+++ DATA SHOWN

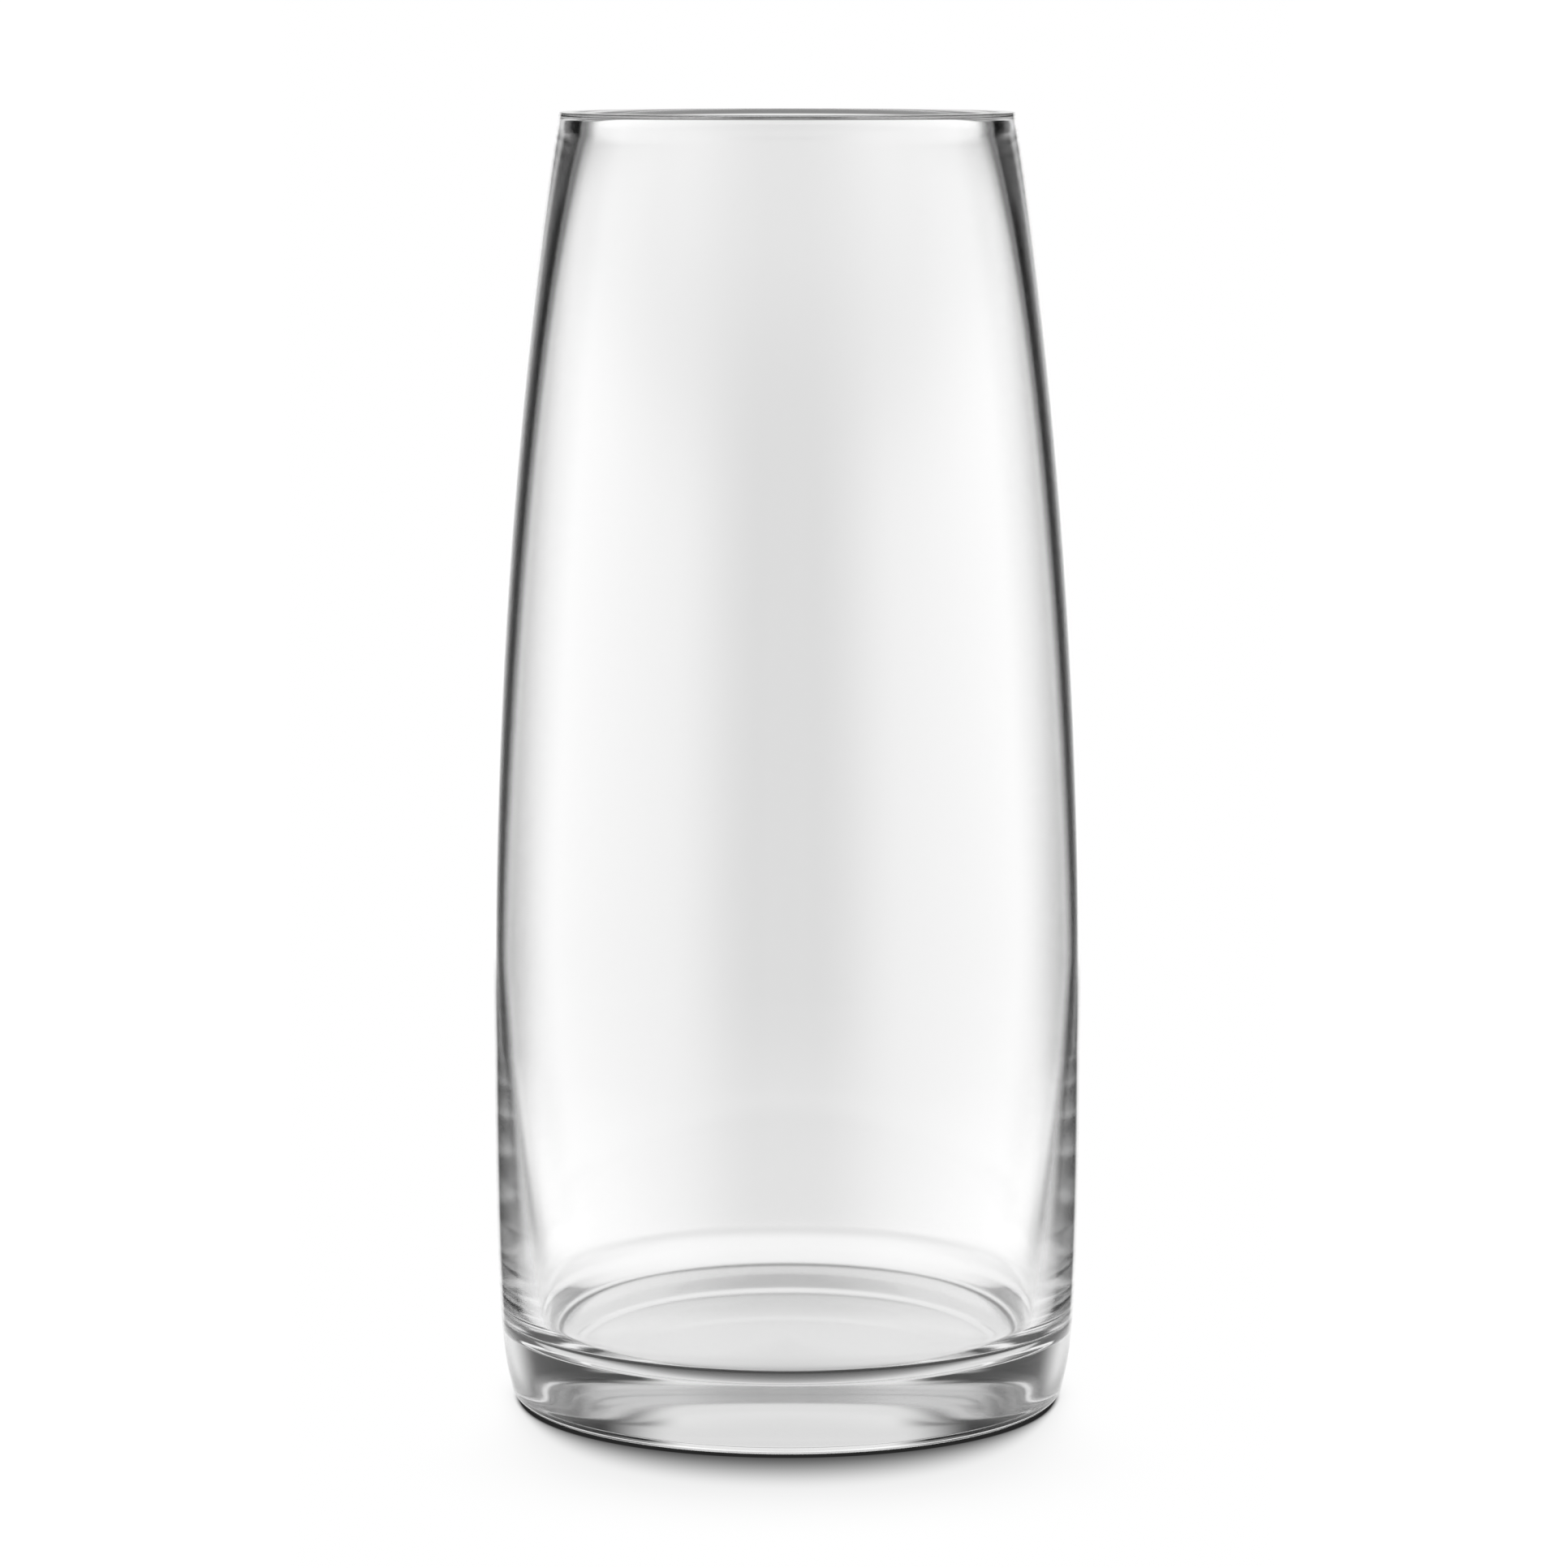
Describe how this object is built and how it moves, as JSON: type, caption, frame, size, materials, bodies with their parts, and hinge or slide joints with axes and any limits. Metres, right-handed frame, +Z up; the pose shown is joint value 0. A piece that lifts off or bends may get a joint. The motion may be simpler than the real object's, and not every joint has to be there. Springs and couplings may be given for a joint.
{
  "type": "glass cylinder vase",
  "caption": "Clear glass bouquet vase: a slim barrel on a thick solid base, narrowing to a flat ground rim.",
  "frame": {"origin": "centre of the base, on the surface that the vase stands on", "axes": "+Z up along the vase's axis of revolution; X and Y are any two directions square to it"},
  "size_m": [0.1142, 0.1142, 0.25],
  "materials": {
    "clear_glass": "clear colourless glass, fire polished, with a ground and polished rim"
  },
  "bodies": {
    "root": {"glass_vase": "clear_glass"}
  },
  "joints": []
}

++++++

WHAT THE TASK ASKS:
Print all of the data exactly as it was given.

EXERCISE OUTPUT:
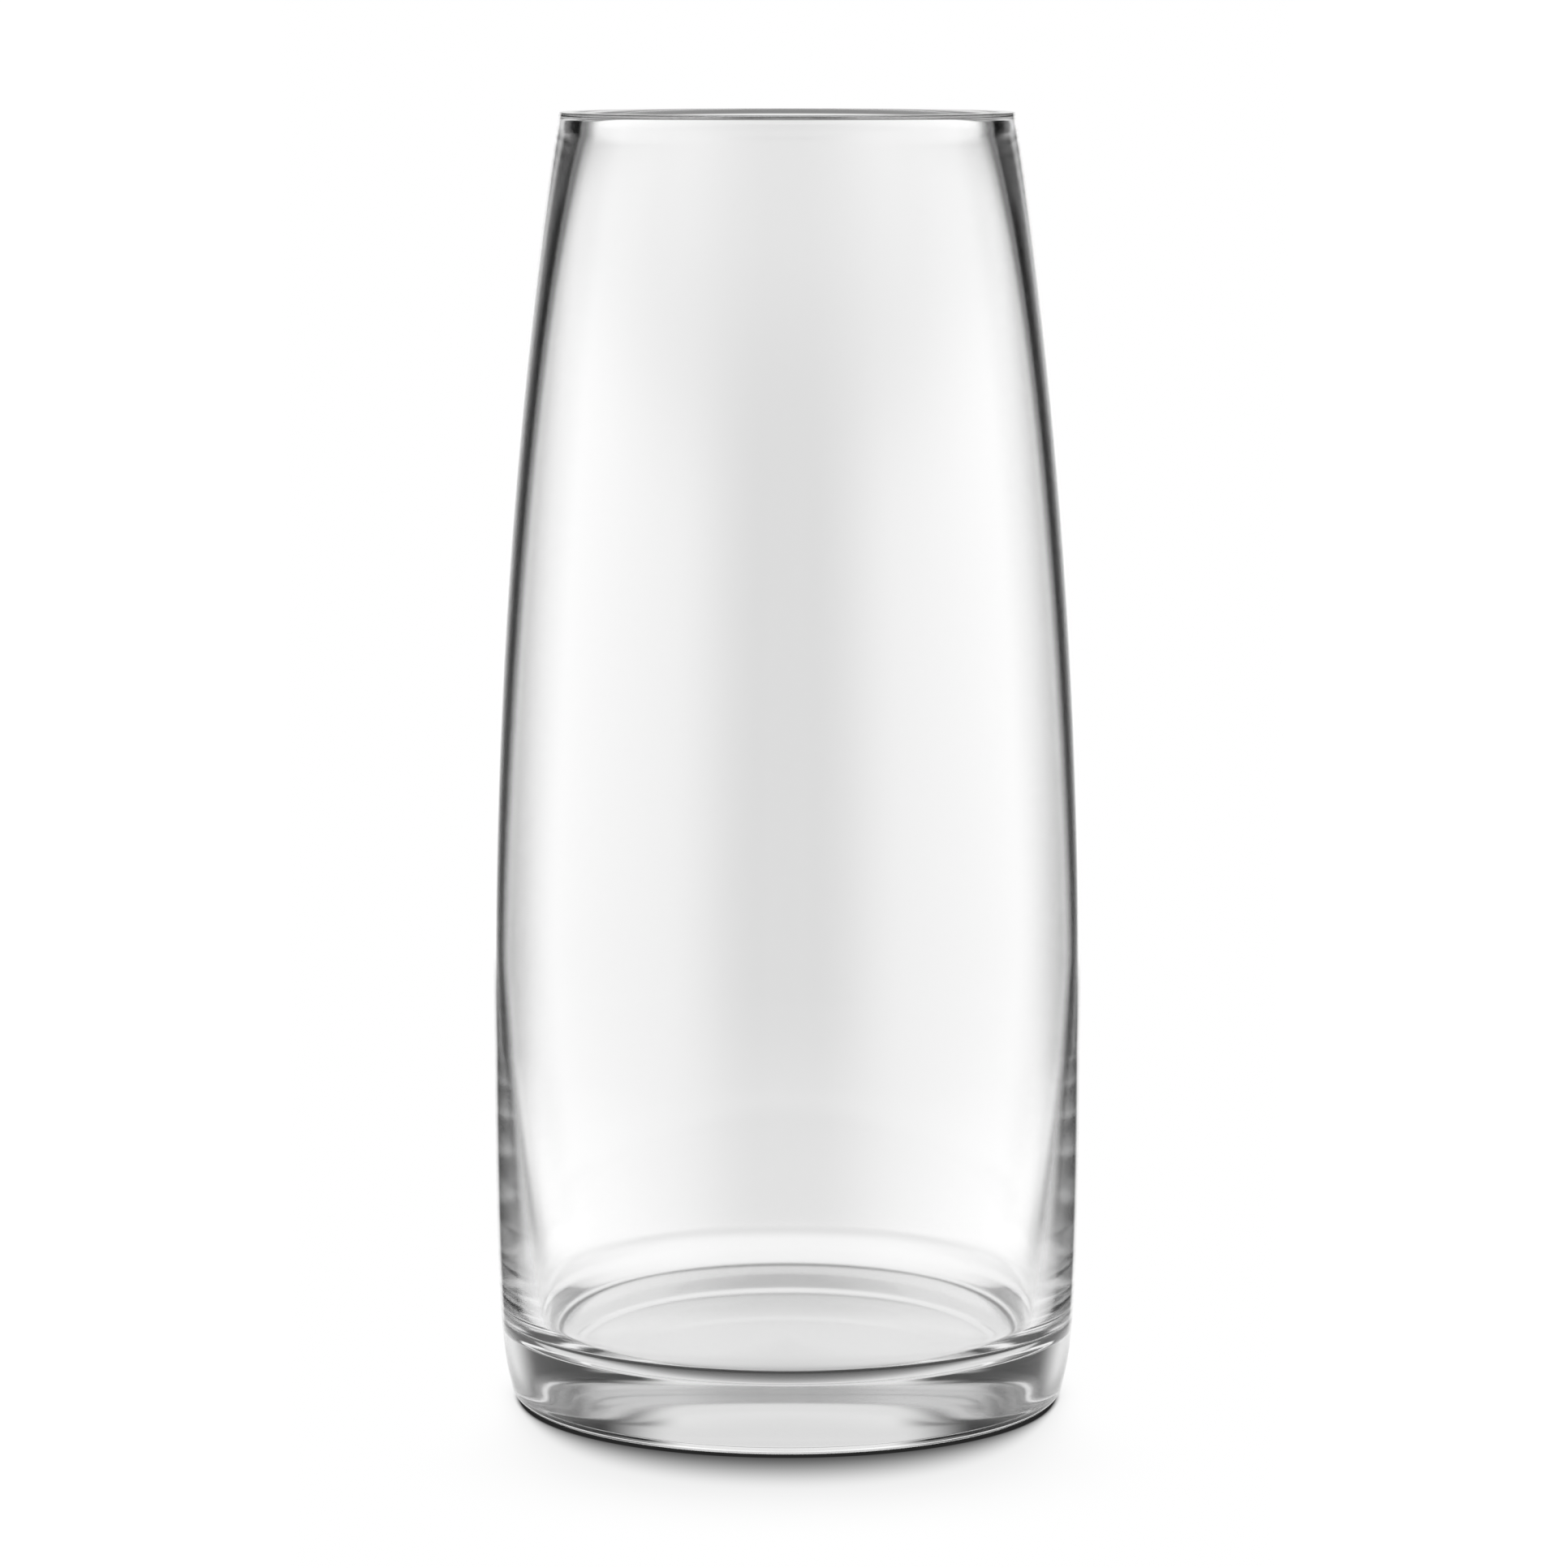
Describe how this object is built and how it moves, as JSON: type, caption, frame, size, materials, bodies with their parts, and hinge or slide joints with axes and any limits. Metres, right-handed frame, +Z up; the pose shown is joint value 0. A piece that lifts off or bends may get a joint. The motion may be simpler than the real object's, and not every joint has to be there. Springs and couplings may be given for a joint.
{
  "type": "glass cylinder vase",
  "caption": "Clear glass bouquet vase: a slim barrel on a thick solid base, narrowing to a flat ground rim.",
  "frame": {"origin": "centre of the base, on the surface that the vase stands on", "axes": "+Z up along the vase's axis of revolution; X and Y are any two directions square to it"},
  "size_m": [0.1142, 0.1142, 0.25],
  "materials": {
    "clear_glass": "clear colourless glass, fire polished, with a ground and polished rim"
  },
  "bodies": {
    "root": {"glass_vase": "clear_glass"}
  },
  "joints": []
}